1. From the heart of the person of prayer, thanksgiving rises to God, profound and sweet after the nightmare of death has been dispelled. This is the sentiment that emerges forcefully from Psalm 30[29], which re-echoes at this moment not only in our ears but certainly also in our hearts.

This hymn of thanksgiving has a remarkable literary finesse; it relies on a series of contrasts that express in symbols the liberation granted by the Lord. Thus, "sinking into the grave" is offset by "raising my soul from the dead" (cf. v. 4); God's "anger of a moment" is replaced by "his favour all through life" (v. 6); the "tears" during the night give way to the "joy" that comes with the dawn (ibid.); "mourning" turns into "dancing", the dress of "sackcloth" to that of "gladness" (cf. v. 12).

After the night of death has passed away, the dawn of the new day arises. Christian tradition has thus interpreted this Psalm as an Easter hymn. This is testified to in the opening words that the edition of the liturgical text for Vespers has taken from a great fourth-century monastic writer, John Cassian: "Christ gives thanks to the Father for his glorious Resurrection".

2. The person of prayer turns repeatedly to the "Lord", addressing him no less than eight times to declare that he will sing praises to him (cf. vv. 2 and 13), to remind him of how he cried out to him when he was put to the test (cf. vv. 3 and 9) and of God's liberating intervention (cf. vv. 2-4, 8, 12), or to invoke his mercy again (cf. v. 11). In another passage, the person of prayer invites the faithful to sing praises to the Lord and give him thanks (cf. v. 5).

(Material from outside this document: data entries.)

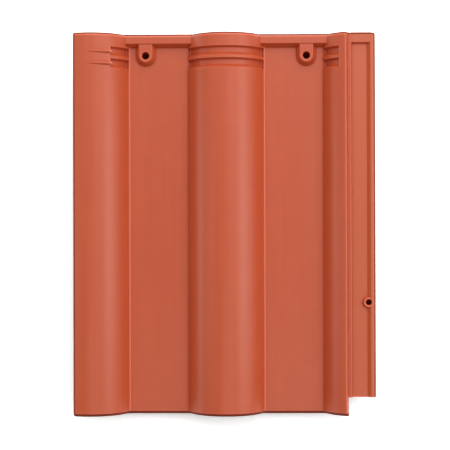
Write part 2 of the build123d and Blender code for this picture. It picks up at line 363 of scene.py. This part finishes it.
# Name, bearing from X and height above the floor in degrees, and power in watts
boxes = [
    ("head_box", 90, 35, 14.0),
    ("right_box", 0, 45, 12.9),
    ("corner_box", 45, 40, 11.4),
    ("low_left_box", 180, 8, 11.0),
    ("low_head_box", 90, 12, 8.0),
    ("high_corner_box", 45, 70, 6.2),
    ("high_head_box", 90, 60, 5.6),
    ("right_level_box", 0, 8, 5.5),
    ("low_right_box", 0, 25, 5.3),
    ("left_head_box", 135, 40, 5.2),
    ("high_tail_box", 270, 72, 5.0),
    ("left_box", 180, 45, 3.7),
    ("high_left_head_box", 135, 65, 3.5),
    ("high_right_box", 315, 65, 2.2),
]
fill_only = ("low_head_box", "right_level_box")
room = bpy.data.worlds.new("room")
scene.world = room
room.use_nodes = True
tree = room.node_tree
tree.nodes.clear()
seen = node(tree, "ShaderNodeLightPath").outputs["Is Camera Ray"]
strength = node(tree, "ShaderNodeMapRange", {"Value": seen, "To Min": room_strength, "To Max": 1})
air = node(tree, "ShaderNodeBackground", {"Color": (1, 1, 1, 1), "Strength": strength.outputs["Result"]})
node(tree, "ShaderNodeOutputWorld", {"Surface": air.outputs["Background"]})
for name, bearing, height, power in boxes:
    lamp = bpy.data.lights.new(name, "AREA")
    lamp.shape = "SQUARE"
    lamp.size = box_side
    lamp.energy = power
    box = bpy.data.objects.new(name, lamp)
    scene.collection.objects.link(box)
    turn = Euler((0, -radians(height), radians(bearing)), "XYZ")
    box.location = turn.to_matrix() @ Vector((box_distance, 0, 0))
    box.rotation_euler = (-box.location).to_track_quat("-Z", "Y").to_euler()
    box.visible_glossy = name not in fill_only


# The camera: straight above the tile and a little to its right, as the photograph was taken.
focal_length = 104.60
camera_place = (21.33 * mm, -8.40 * mm, 1486.2 * mm)
camera_degrees = (0.292, 0.835, -0.151)
camera_data = bpy.data.cameras.new("camera")
camera_data.sensor_width = 36
camera_data.lens = focal_length
camera = bpy.data.objects.new("camera", camera_data)
scene.collection.objects.link(camera)
camera.location = camera_place
camera.rotation_euler = [radians(angle) for angle in camera_degrees]
scene.camera = camera
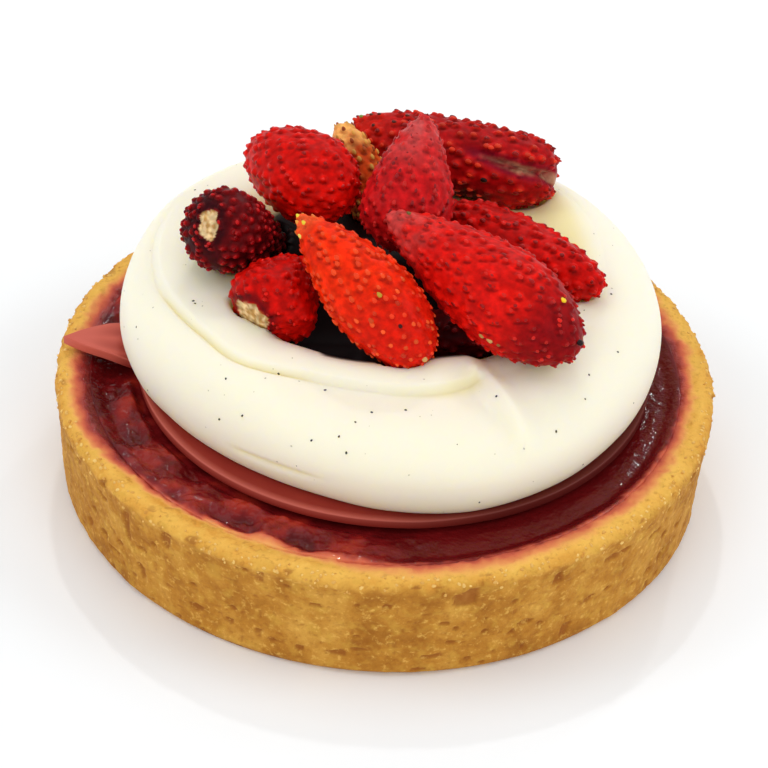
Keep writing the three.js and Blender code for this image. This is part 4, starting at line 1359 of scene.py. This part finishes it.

The mood constantly oscillates between the terrible memory of the nightmare experienced and the joy of liberation. Of course, the danger he had left behind him is grave and still causes shuddering; the memory of past suffering is still clear and vivid; the tears in his eyes have only just been wiped away. But now the dawn of a new day has broken; death has given way to prospects of a life that continues.

3. So it is that the Psalm shows us we must never let ourselves be ensnared by the dark confusion of despair, when it seems that everything is already lost. Nor, of course, is there any need to fall into the illusion that we can save ourselves with our own resources. Indeed, the Psalmist is tempted by pride and self-sufficiency: "I said to myself in my good fortune: "Nothing will ever disturb me'" (v. 7).

The Fathers of the Church also reflected on this temptation that creeps in at times of prosperity and saw the time of trial as a divine appeal for humility. This is what Fulgentius, Bishop of Ruspe (467-532) said in his Epistle 3, addressed to the Religious Proba and in which he comments on the passage of our Psalm: "The Psalmist confessed that he was sometimes proud of being healthy, as though this were one of his virtues, and that in this he discovered the danger of a very grave illness. In fact, he says: "In my prosperity, "I shall never be moved"'. And for having said this he was abandoned by the support of divine grace and, disturbed, having precipitated into his infirmity, continued saying: "In your goodness, O Lord, you have placed me on a secure mountain, but when you hid your face, I was disturbed'. Moreover, to show that the help of divine grace, even though he already had it, must nevertheless be invoked humbly and without interruption, he adds: "To you I cry out, Lord, I ask my God for help'. No one asks for help if he does not recognize his need, nor does he think he can keep what he has by trusting only in his own virtue" (Fulgentius of Ruspe, Le Lettere, Rome, 1999, p. 113).

4. After confessing his temptation to pride during the time of his prosperity, the Psalmist recalls the trial that followed, saying to the Lord: "You hid your face and I was put to confusion" (v. 8).

The person of prayer then remembers how he prayed to the Lord (cf. vv. 9-11): he cried out, beseeched him for help, begged to be saved from death, justifying his plea by the fact that death brings no profit to God since the dead cannot praise him, nor have they any reason to proclaim their fidelity to God since he has abandoned them.

We find the same argument in Psalm 87, in which the one praying, who is close to death, asks God: "Is your love proclaimed in the grave, your fidelity in the tomb?" (v. 12). Likewise, King Hezekiah, who had been gravely ill and then cured, said to God: "For it is not the nether world that gives you thanks, nor death that praises you.... The living, the living give you thanks" (Is 38: 18-19).

In this way, the Old Testament expresses the intense human longing for God's victory over death and cites many cases in which God is victorious: people threatened by dying of starvation in the desert, prisoners who escaped the death penalty, sick people who were healed and sailors at sea saved from shipwreck (cf. Ps 107[106]: 4-32). However, these victories were not definitive. Sooner or later, death always managed to get the upper hand.

Yet the aspiration to victory has always existed in spite of all, and in the end it became a hope of resurrection. The satisfaction of this powerful aspiration was fully assured by the Resurrection of Christ, for which we can never thank God enough."